Because there is no legislation regulating minimum standards for HEMS helicopters, operators are downsizing to cut costs, replacing twin-engine helicopters with single-engine helicopters as a way to realize greater profit.  What incentive is there for an operator to pay for all the gear when one can just as easily get away with doing it on the cheap?
 
With so many helicopters out there, something called ‘helicopter shopping’ has added to the death toll as well.  A call for a helicopter will come in to a central dispatcher.  That dispatcher will call a program and ask the pilot there if he can take the flight.  If the pilot refuses, determining the weather is too bad, the dispatcher will call another program until he finds a pilot who will take the flight, but he will not tell that pilot that other pilots turned down the flight due to weather.

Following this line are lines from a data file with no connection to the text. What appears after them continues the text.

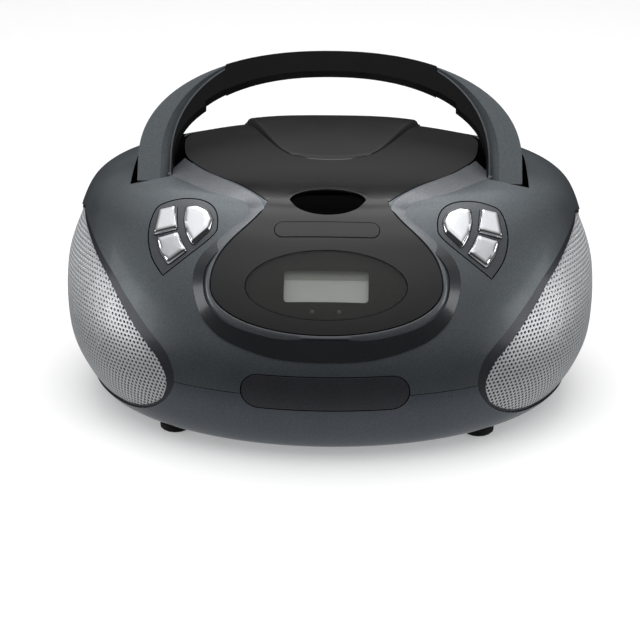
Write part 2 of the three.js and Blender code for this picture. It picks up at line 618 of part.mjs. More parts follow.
addCabinet();
addPod();
addButtons();
addHandle();
addPlayer();
addSpeakers();
addPower();
addFittings();
model.position.y = -overallMiddleY;

export default model;
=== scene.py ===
"""The boombox's looks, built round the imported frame. Metres; drawing sizes are in millimetres and
turned into metres by MM. Local heights on the sloping front ("up") run along its 48 degree slope."""

import json
import math
from bisect import bisect

import bmesh
import bpy
from mathutils import Matrix, Vector
from mathutils.bvhtree import BVHTree
from mathutils.kdtree import KDTree

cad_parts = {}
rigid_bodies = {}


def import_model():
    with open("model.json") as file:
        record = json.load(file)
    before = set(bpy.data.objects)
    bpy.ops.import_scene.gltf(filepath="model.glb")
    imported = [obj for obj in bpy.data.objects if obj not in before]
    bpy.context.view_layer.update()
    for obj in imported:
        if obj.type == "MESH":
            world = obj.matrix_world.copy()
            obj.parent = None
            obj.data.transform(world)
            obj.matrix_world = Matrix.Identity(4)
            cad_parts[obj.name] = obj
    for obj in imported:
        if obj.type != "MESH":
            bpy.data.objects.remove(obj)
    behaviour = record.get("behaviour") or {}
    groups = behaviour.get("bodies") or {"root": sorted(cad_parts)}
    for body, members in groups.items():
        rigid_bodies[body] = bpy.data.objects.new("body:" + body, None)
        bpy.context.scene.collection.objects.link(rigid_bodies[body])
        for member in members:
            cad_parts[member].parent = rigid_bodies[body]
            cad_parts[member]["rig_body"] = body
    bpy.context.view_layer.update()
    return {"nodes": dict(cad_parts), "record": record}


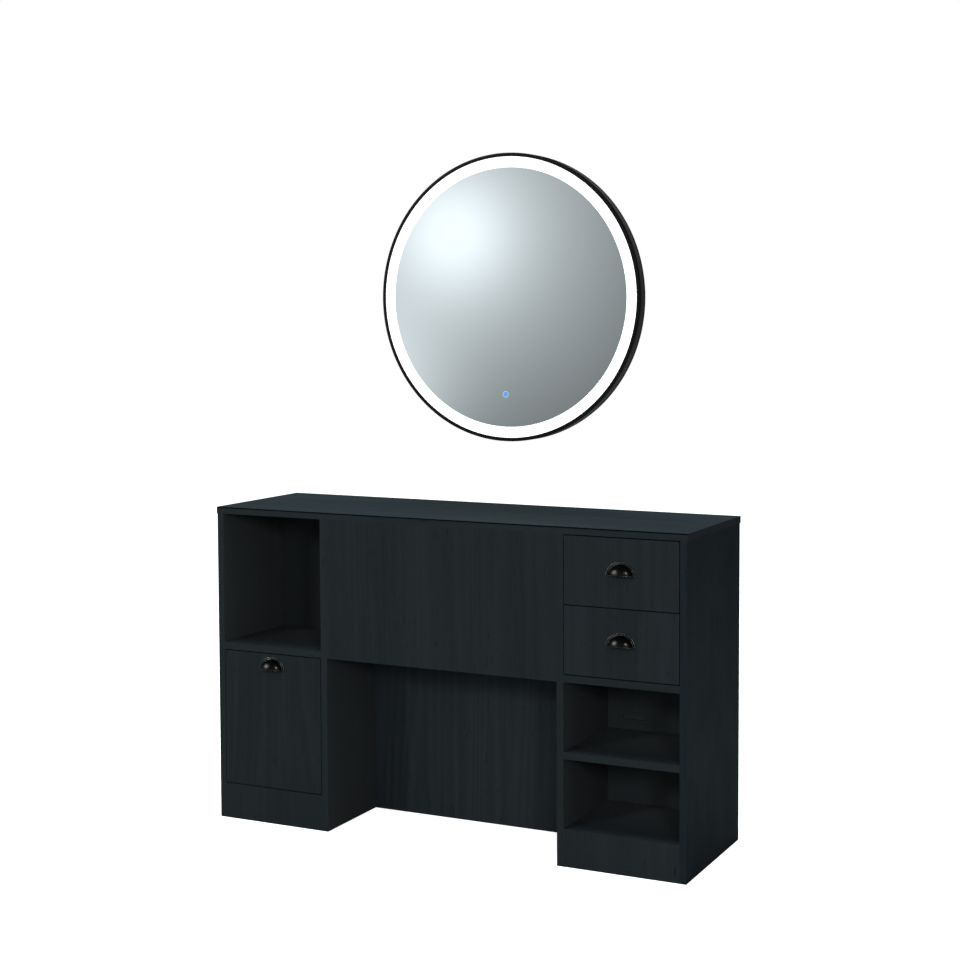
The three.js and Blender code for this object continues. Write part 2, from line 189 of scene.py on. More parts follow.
def addGlow(tree, direction, values):
    turn, rise = math.radians(values["turn"]), math.radians(values["rise"])
    toward = (math.sin(turn) * math.cos(rise), -math.cos(turn) * math.cos(rise), math.sin(rise))
    cosine = addNode(tree, "ShaderNodeVectorMath", {0: direction, 1: toward}, operation="DOT_PRODUCT")
    sharpness = 2 / math.radians(values["width"]) ** 2
    away = math2(tree, "MULTIPLY", math2(tree, "SUBTRACT", 1.0, cosine.outputs["Value"]), sharpness)
    away = math2(tree, "MULTIPLY", math2(tree, "POWER", away, values["edge"]), -1.0)
    return math2(tree, "MULTIPLY", math2(tree, "EXPONENT", away, 0.0), values["strength"])


def addWorld():
    world = bpy.data.worlds.new("studioWorld")
    bpy.context.scene.world = world
    world.use_nodes = True
    tree = world.node_tree
    tree.nodes.clear()
    direction = addNode(tree, "ShaderNodeTexCoord").outputs["Generated"]
    turned = remap(tree, axisOf(tree, direction, "Y"), -0.35, 0.35)
    tentColor = mixColor(tree, turned, studio["tentFront"], studio["tentRear"])
    level = mixColor(tree, turned, studio["sheenFront"], studio["sheenRear"])
    high = remap(tree, axisOf(tree, direction, "Z"), 0.3, 0.75)
    sheenColor = mixColor(tree, high, level, studio["sheenAbove"])
    glow = 0.0
    for values in glows.values():
        glow = math2(tree, "ADD", glow, addGlow(tree, direction, values))
    glowColor = addNode(tree, "ShaderNodeCombineXYZ", {"X": glow, "Y": glow, "Z": glow}).outputs[0]
    mirrored = addNode(tree, "ShaderNodeVectorMath", {0: sheenColor, 1: glowColor}, operation="ADD")
    path = addNode(tree, "ShaderNodeLightPath").outputs
    tent = addNode(tree, "ShaderNodeBackground", {"Color": tentColor})
    sheen = addNode(tree, "ShaderNodeBackground", {"Color": mirrored.outputs[0]})
    backdrop = addNode(tree, "ShaderNodeBackground", {"Color": studio["backdrop"]})
    unseen = addNode(tree, "ShaderNodeMixShader", {
        0: path["Is Glossy Ray"], 1: tent.outputs[0], 2: sheen.outputs[0]})
    whole = addNode(tree, "ShaderNodeMixShader", {
        0: path["Is Camera Ray"], 1: unseen.outputs[0], 2: backdrop.outputs[0]})
    output = tree.nodes.new("ShaderNodeOutputWorld")
    tree.links.new(whole.outputs[0], output.inputs["Surface"])
    bpy.context.scene.view_settings.view_transform = "Standard"


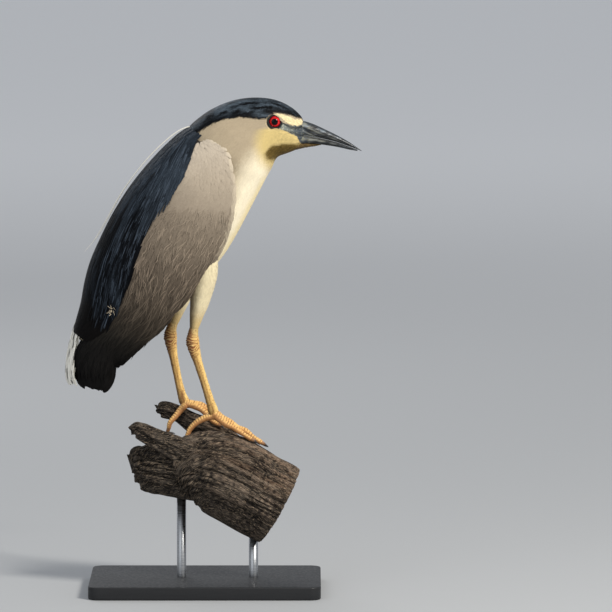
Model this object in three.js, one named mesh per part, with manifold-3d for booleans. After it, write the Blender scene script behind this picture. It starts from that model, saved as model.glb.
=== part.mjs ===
// A life-size standing model of an adult black-crowned night heron on a cut length of dead branch,
// held by a plain display stand. Millimetres, +Z up, +X the way the bird faces, +Y its left side.
// The origin is the middle of the stand's underside.
import * as THREE from "three";
import { mergeVertices } from "three/addons/utils/BufferGeometryUtils.js";
import Module from "manifold-3d";

const wasm = await Module();
wasm.setup();

const GAP = 0.3; // clear space between neighbouring solids
const SIDES = { left: 1, right: -1 }; // the sign of Y on each side of the bird

// ---------------------------------------------------------------- finishes
const finish = (color, roughness, metalness = 0) =>
  new THREE.MeshStandardMaterial({ color, roughness, metalness });
const FINISH = {
  cap: finish(0x1d2530, 0.55),
  back: finish(0x1b222d, 0.5),
  pale: finish(0xd8cfba, 0.85),
  wing: finish(0x9b9389, 0.8),
  tail: finish(0xcfcabf, 0.8),
  leg: finish(0xd9a561, 0.55),
  claw: finish(0x2a241f, 0.4),
  bill: finish(0x24282d, 0.35),
  eye: finish(0xb3131b, 0.08),
  plume: finish(0xf0ebdf, 0.8),
  wood: finish(0x3a322c, 0.9),
  stand: finish(0x202224, 0.6),
  rod: finish(0x8a8c8e, 0.35, 1),
};

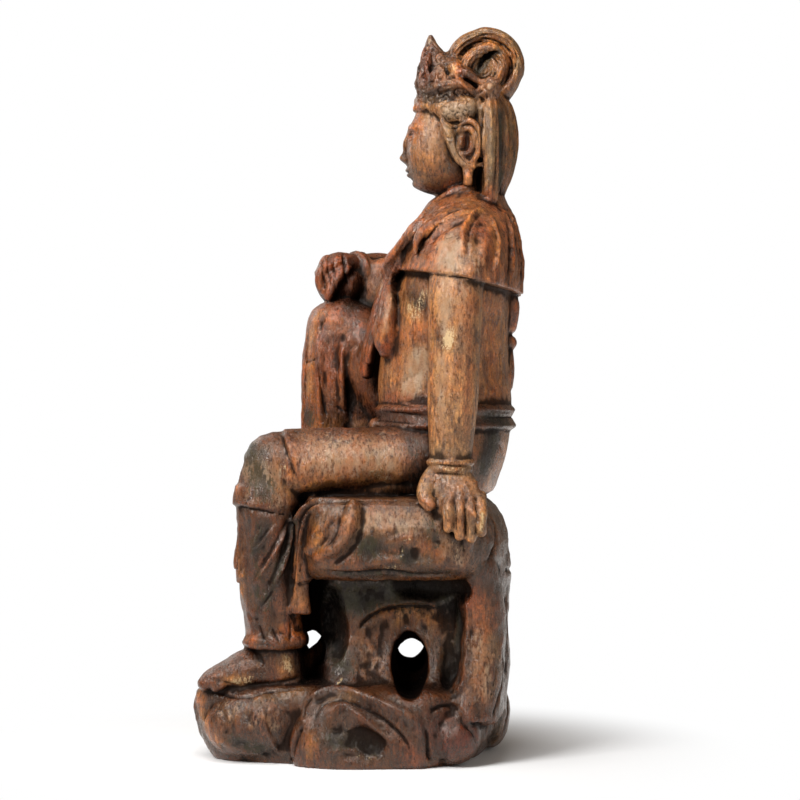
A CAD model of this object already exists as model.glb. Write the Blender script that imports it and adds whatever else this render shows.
# A carved wooden bodhisattva seated at ease on a rock, worn, waxed and once painted.
# Forms are blocked out, joined into one solid, carved along lines on its surface, and finished.
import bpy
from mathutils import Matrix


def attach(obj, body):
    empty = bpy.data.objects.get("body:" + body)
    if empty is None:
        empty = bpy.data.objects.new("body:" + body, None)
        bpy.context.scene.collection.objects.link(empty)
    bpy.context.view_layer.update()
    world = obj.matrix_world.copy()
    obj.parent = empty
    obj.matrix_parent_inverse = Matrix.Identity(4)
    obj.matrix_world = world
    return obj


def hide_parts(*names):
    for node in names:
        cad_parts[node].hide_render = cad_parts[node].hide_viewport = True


bl_info = {
    "name": "Seated Guanyin Carving",
    "version": (1, 0, 0),
    "blender": (4, 5, 0),
    "location": "View3D > Sidebar > Carving",
    "description": "Builds an old painted wood carving of a seated bodhisattva on a pierced rock",
    "category": "Object",
}

from functools import lru_cache

import bmesh
import bpy
import numpy as np
from mathutils import Euler, Matrix, Vector
from mathutils.bvhtree import BVHTree

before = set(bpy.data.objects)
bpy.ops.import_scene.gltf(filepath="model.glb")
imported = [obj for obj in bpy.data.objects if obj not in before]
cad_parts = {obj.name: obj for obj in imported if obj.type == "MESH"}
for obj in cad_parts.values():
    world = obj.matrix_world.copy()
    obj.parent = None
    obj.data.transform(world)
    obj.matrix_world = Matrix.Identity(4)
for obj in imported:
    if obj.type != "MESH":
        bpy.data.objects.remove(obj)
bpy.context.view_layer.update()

NODE = "statue_on_rock"
PIECE = "guanyin_carving"
MM = 0.001

# All shapes below are in millimetres in the carver's own axes: the figure faces -Y, its left is +X,
# the floor is z = 0. HOME is where the origin of those axes lies in the frame.
HOME = np.array([1.35, -7.5, 0.0])

# The viewpoint of the photograph, in the same axes, looking along -X.
EYE = np.array([3000.0, 56.25, 436.3])
FOCAL_PX = 2400.0
PICTURE_PX = 800
CENTRE_PX = PICTURE_PX / 2
SENSOR = 36.0
PASSING = 2950.0  # from the eye to the middle of the carving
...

In that four-day safety meeting in 2009, the NTSB and FAA determined that the industry cannot self regulate.    And why should operators spend money on equipment when they are not forced to do so? Greed will time and again trump safety when allowed to do so.

THE SOLUTION

I agreed with Mike Burke when he said, “The system in the States is broken.”

The fix?  As I said recently during my keynote address in St. Louis at the AAMS air medical conference, “The solution is easy.”  I told the audience, “When you become tired of burying your flight crews due to these senseless, ongoing accidents the answer is this:  The only way to ‘fix’ the system is through tough government regulation. “

There is no reason to reinvent the wheel because the answer is already out there.  To do it right, look to Canada or to countries in Europe, like Germany or Switzerland which have stellar safety records.  They mandate that any HEMS operator who wants to operate in their airspace must use Category A certified twin-engine helicopters, with two-member crews who are instrument rated and current.  Or, at the very minimum, an autopilot must be installed if flying single pilot.  Often, night vision goggles are also mandated, along with prohibiting night landing at sites that have not been checked out during the day.  And finally, non-aviators (medical directors, hospital administrators, medical crews, et al.) should be locket out of the cockpit.

Radical change is needed to stop the bloodshed.  Stricter regulation will affect the bottom line of many operators in the United States but the question must be asked, “How much is a human life worth?”  That is the question I asked the 700 or so people in the audience that morning at the AMTC aeromedical conference in St. Louis.  I can only hope my message was received loud and clear by the regulators who have the power to make it happen.